3.  Sample U-NAPTR DNS Records

   In the sample NAPTR RRs for example.com shown below, "WP" is the
   imagined application service tag for "white pages", and "EM" is the
   application service tag for an imagined "Extensible Messaging"
   application service.

   example.com.
   ;;       order pref flags
   IN NAPTR 100   10   ""    "WP:whois++"      ( ; service
                             ""                  ; regexp
                             bunyip.example.com. ; replacement
                                               )
   IN NAPTR 100   20   "s"   "WP:ldap"         ( ; service
                             ""                  ; regexp
                            _ldap._tcp.myldap.example.com. ; replacement
                                               )
   IN NAPTR 200   10   "u"    "EM:protA"        ( ; service
                             "!.*!prota://someisp.example.com!" ; regexp
                             ""                  ; replacement
                                               )
   IN NAPTR 200   30   "a"   "EM:protB"          ; service
                             ""                  ; regexp
                             myprotB.example.com.; replacement
                                               )
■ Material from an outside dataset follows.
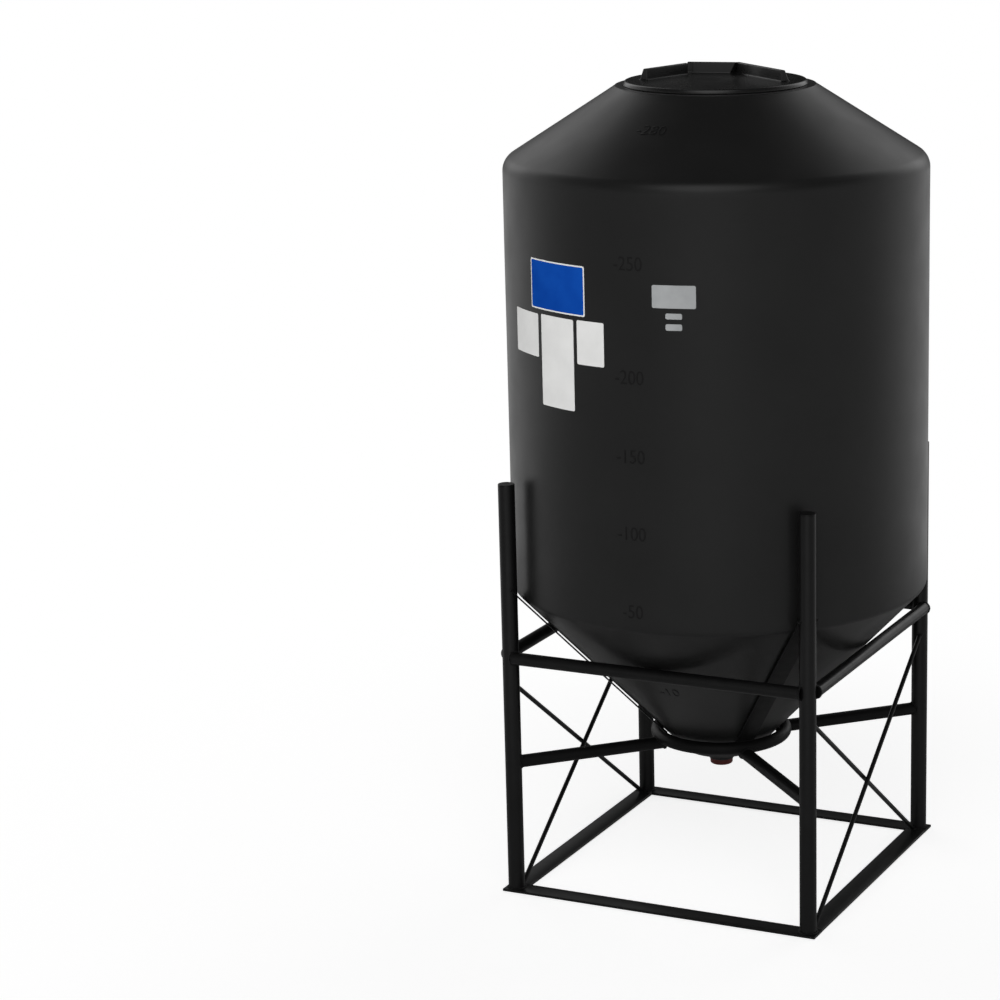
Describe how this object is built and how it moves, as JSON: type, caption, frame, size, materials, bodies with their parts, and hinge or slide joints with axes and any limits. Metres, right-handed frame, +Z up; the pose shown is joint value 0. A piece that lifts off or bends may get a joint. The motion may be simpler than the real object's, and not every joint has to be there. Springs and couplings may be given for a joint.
{
  "type": "vertical storage tank",
  "caption": "Vertical storage tank in black plastic with a cone bottom, a domed shoulder and a screw lid, carried in a welded black steel pipe stand on a flat-bar base frame",
  "frame": {"origin": "the point on the floor under the middle of the tank and stand", "axes": "+X to the right and +Y away from someone who stands in front of the level marks, +Z up along the tank's axis"},
  "size_m": [1.0668, 1.0668, 2.0765],
  "materials": {
    "black_plastic": "satin moulded black",
    "lid_plastic": "satin moulded black, a little smoother than the tank",
    "plug_plastic": "dull dark red",
    "black_steel": "black enamel over welded pipe and flat bar"
  },
  "bodies": {
    "tank_and_stand": {"tank_wall": "black_plastic", "tank_top": "black_plastic", "tank_cone": "black_plastic", "fill_neck": "black_plastic", "outlet_fitting": "black_plastic", "outlet_plug": "plug_plastic", "post_front_left": "black_steel", "post_front_right": "black_steel", "post_back_right": "black_steel", "post_back_left": "black_steel", "post_cap_front_left": "black_steel", "post_cap_front_right": "black_steel", "post_cap_back_right": "black_steel", "post_cap_back_left": "black_steel", "rail_front": "black_steel", "rail_back": "black_steel", "rail_left": "black_steel", "rail_right": "black_steel", "support_ring": "black_steel", "radial_front_left": "black_steel", "radial_front_right": "black_steel", "radial_back_right": "black_steel", "radial_back_left": "black_steel", "strap_front_left": "black_steel", "strap_front_right": "black_steel", "strap_back_right": "black_steel", "strap_back_left": "black_steel", "brace_left_a": "black_steel", "brace_left_b": "black_steel", "brace_right_a": "black_steel", "brace_right_b": "black_steel", "base_bar_front": "black_steel", "base_bar_back": "black_steel", "base_bar_left": "black_steel", "base_bar_right": "black_steel"},
    "lid": {"lid": "lid_plastic"}
  },
  "joints": [
    {"name": "lid_lift", "type": "slide", "parent": "tank_and_stand", "child": "lid", "axis": [0, 0, 1], "range_m": [0, 0.15]}
  ]
}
Daigle                      Standards Track                     [Page 4]
RFC 4848                   URI-Enabled NAPTR                  April 2007


4.  Formal Definition of U-NAPTR Application of DDDS

   This section formally defines the DDDS Application, as described in
   [7].

4.1.  Application Unique String

   The Application Unique String is a fully qualified domain name (FQDN)
   for which an authoritative server for a particular service is sought.

4.2.  First Well Known Rule

   The "First Well Known Rule" is identity -- that is, the output of the
   rule is the Application Unique String, the FQDN for which the
   authoritative server for a particular service is sought.

4.3.  Expected Output

   The expected output of this Application is the information necessary
   to connect to authoritative server(s) (host, port, protocol, or URI)
   for an application service within a given domain.

4.4.  Flags

   This DDDS Application uses only 3 of the Flags defined for the URI/
   URN Resolution Application [5]: "S", "A", and "U".  No other Flags
   are valid.  If a client obtains a NAPTR RR for a U-NAPTR-using
   application that contains any other flag, that NAPTR RR should be
   ignored and processing continues with the next record (if any).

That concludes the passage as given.